CoinEx processed more than $3.84 billion in cryptocurrency transactions linked to Iranian users, businesses, and exchanges between 2019 and 2026, according to a Wall Street Journal investigation. The findings position the Seychelles-based exchange as one of the most significant offshore trading venues used by participants in Iran’s crypto economy, offering access to global digital asset markets despite years of international sanctions and banking restrictions.
The investigation comes as U.S. authorities intensify scrutiny of Iran’s cryptocurrency sector. Earlier this month, the U.S. Treasury Department sanctioned Nobitex, Wallex, Bitpin, and Ramzinex, alleging the exchanges facilitated sanctions evasion and financial activity linked to the Islamic Revolutionary Guard Corps (IRGC). Against that backdrop, the CoinEx findings provide a closer look at how Iranian users and businesses continued to access international crypto liquidity through offshore platforms as regulatory pressure increased.
The developments also coincide with Iran’s broader efforts to integrate digital assets into commercial activities. Earlier this year, the country introduced a Bitcoin-based maritime insurance platform aimed at supporting shipping and trade operations outside traditional financial channels.
CoinEx’s Growing Role in Iran’s Crypto Economy
Blockchain analysis reviewed by the Journal identified extensive transaction activity between CoinEx and Nobitex, Iran’s largest cryptocurrency exchange. The relationship expanded as major global exchanges tightened sanctions controls and restricted access for users in sanctioned jurisdictions.
Transaction flows between CoinEx and Nobitex reportedly reached approximately $763 million during one peak year.
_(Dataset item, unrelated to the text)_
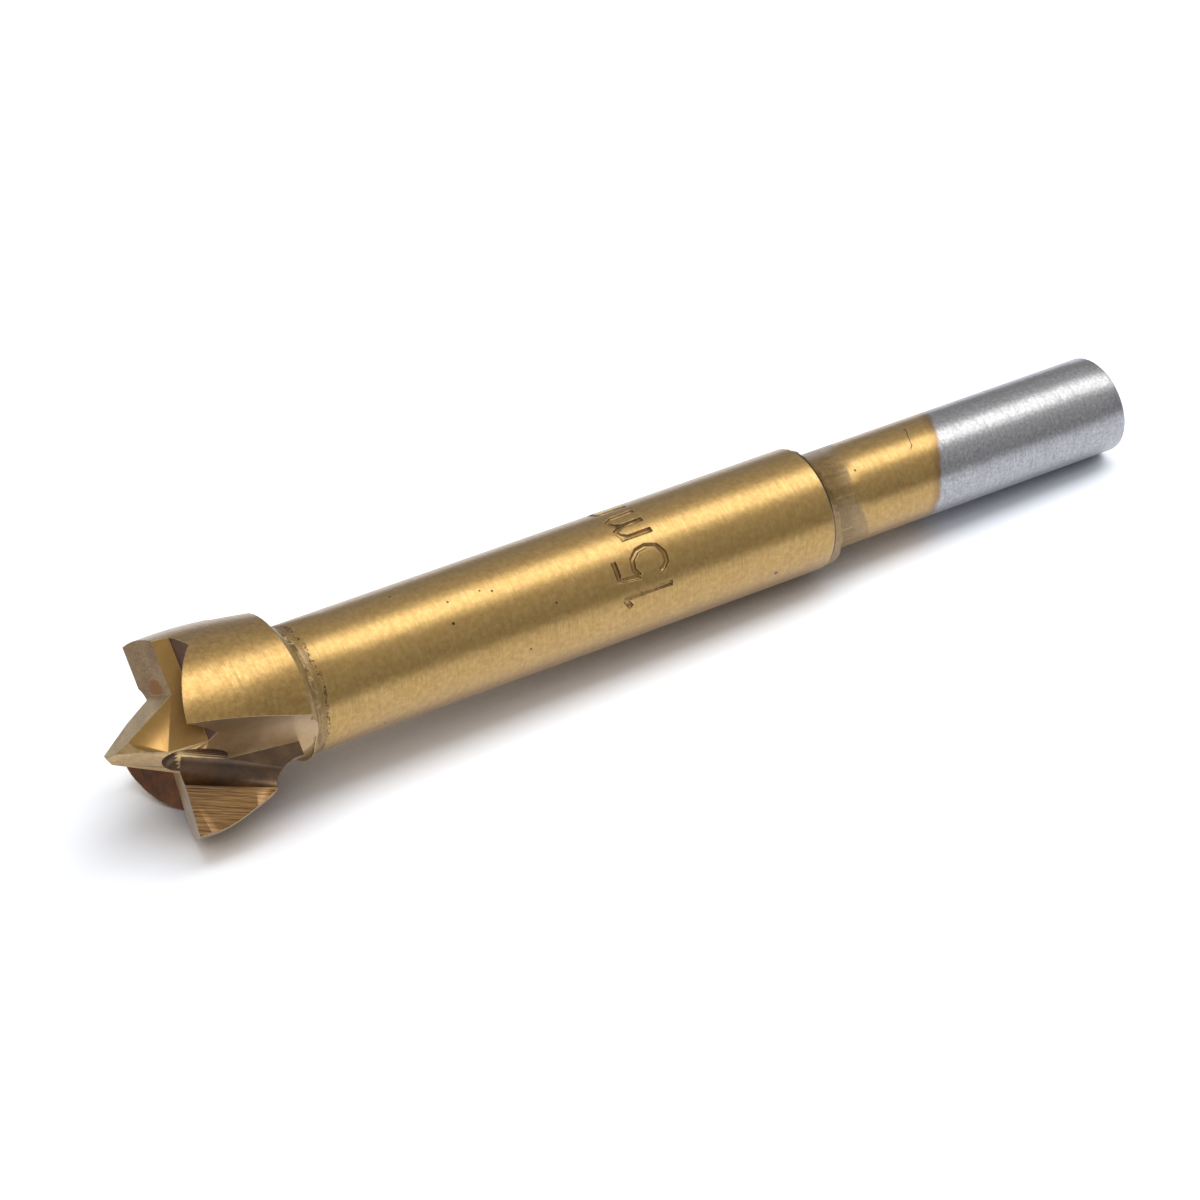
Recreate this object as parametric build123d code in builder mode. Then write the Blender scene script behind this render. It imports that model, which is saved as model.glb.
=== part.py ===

By 2024, CoinEx had become Nobitex’s largest foreign counterparty, helping connect Iranian traders and businesses to international crypto liquidity after other major exchanges reduced their exposure to the market.
Investigators linked the activity to more than 60 Iranian crypto-related businesses and services, indicating that CoinEx had become deeply integrated into the country’s digital asset ecosystem.
Treasury Sanctions Spotlight Iran’s Exchange Network
The revelations follow a major enforcement action by the U.S. Treasury Department’s Office of Foreign Assets Control (OFAC), which sanctioned Nobitex, Wallex, Bitpin, and Ramzinex on June 2 2026. Treasury alleged that the exchanges facilitated sanctions evasion and financial activity connected to the Islamic Revolutionary Guard Corps (IRGC).
According to Treasury, Nobitex accounted for more than half of all Iranian digital asset inflows during 2025, making it the country’s dominant crypto gateway. The agency also sanctioned several executives tied to the exchange, including co-founder and chairman Amir Hossein Rad and CEO Seyed Ali Khoee.
Treasury further alleged that Iranian institutions, including the Central Bank of Iran, used cryptocurrency infrastructure to gain access to international markets and dollar-pegged stablecoins despite longstanding economic restrictions.
The action marked one of Washington’s most significant moves against Iran’s crypto sector to date and followed growing concerns that domestic exchanges had become critical gateways for cross-border financial activity.
Following the Money
The transaction flows moved across several blockchain networks, including Tron, Ethereum, and BNB Chain, with stablecoins playing a significant role in cross-border transfers. Funds often passed through multiple intermediary wallets and services before reaching offshore exchanges.
Investigators also identified transactions involving wallets associated with previously reported illicit activity, including funds linked to the Bybit exploit. The analysis did not conclude that every transaction flowing through CoinEx was illicit, but it highlighted the scale of the exchange’s exposure to Iran-linked activity.
CoinEx Responds
CoinEx has not been sanctioned by U.S. authorities and has denied maintaining ties to the Iranian government. The exchange has previously stated that it operates compliance and transaction-monitoring programs designed to detect suspicious activity. Amid growing scrutiny, CoinEx reportedly restricted access for new users connecting from Iranian IP addresses and began winding down certain accounts associated with the jurisdiction. The company has maintained that it complies with applicable regulations in the markets where it operates.
Increasing Focus on Exchange Networks
The case reflects a broader shift in how regulators and blockchain investigators approach sanctions enforcement within the digital asset industry. Rather than focusing solely on individual wallets, authorities are increasingly examining the exchanges, brokers, and payment infrastructure that connect sanctioned jurisdictions to global crypto markets. Treasury has also warned that foreign financial institutions could face sanctions exposure for engaging in certain transactions involving designated Iranian exchanges.
The scrutiny mirrors broader compliance efforts across the crypto industry, where regulators have increasingly focused on how major exchanges monitor transaction flows involving users in sanctioned jurisdictions and high-risk regions.
Iran remains one of the most active cryptocurrency markets among sanctioned countries, driven by currency volatility, inflation, and limited access to traditional banking services. As oversight increases, exchange relationships and cross-platform transaction flows are becoming an increasingly important area of scrutiny for regulators and compliance teams.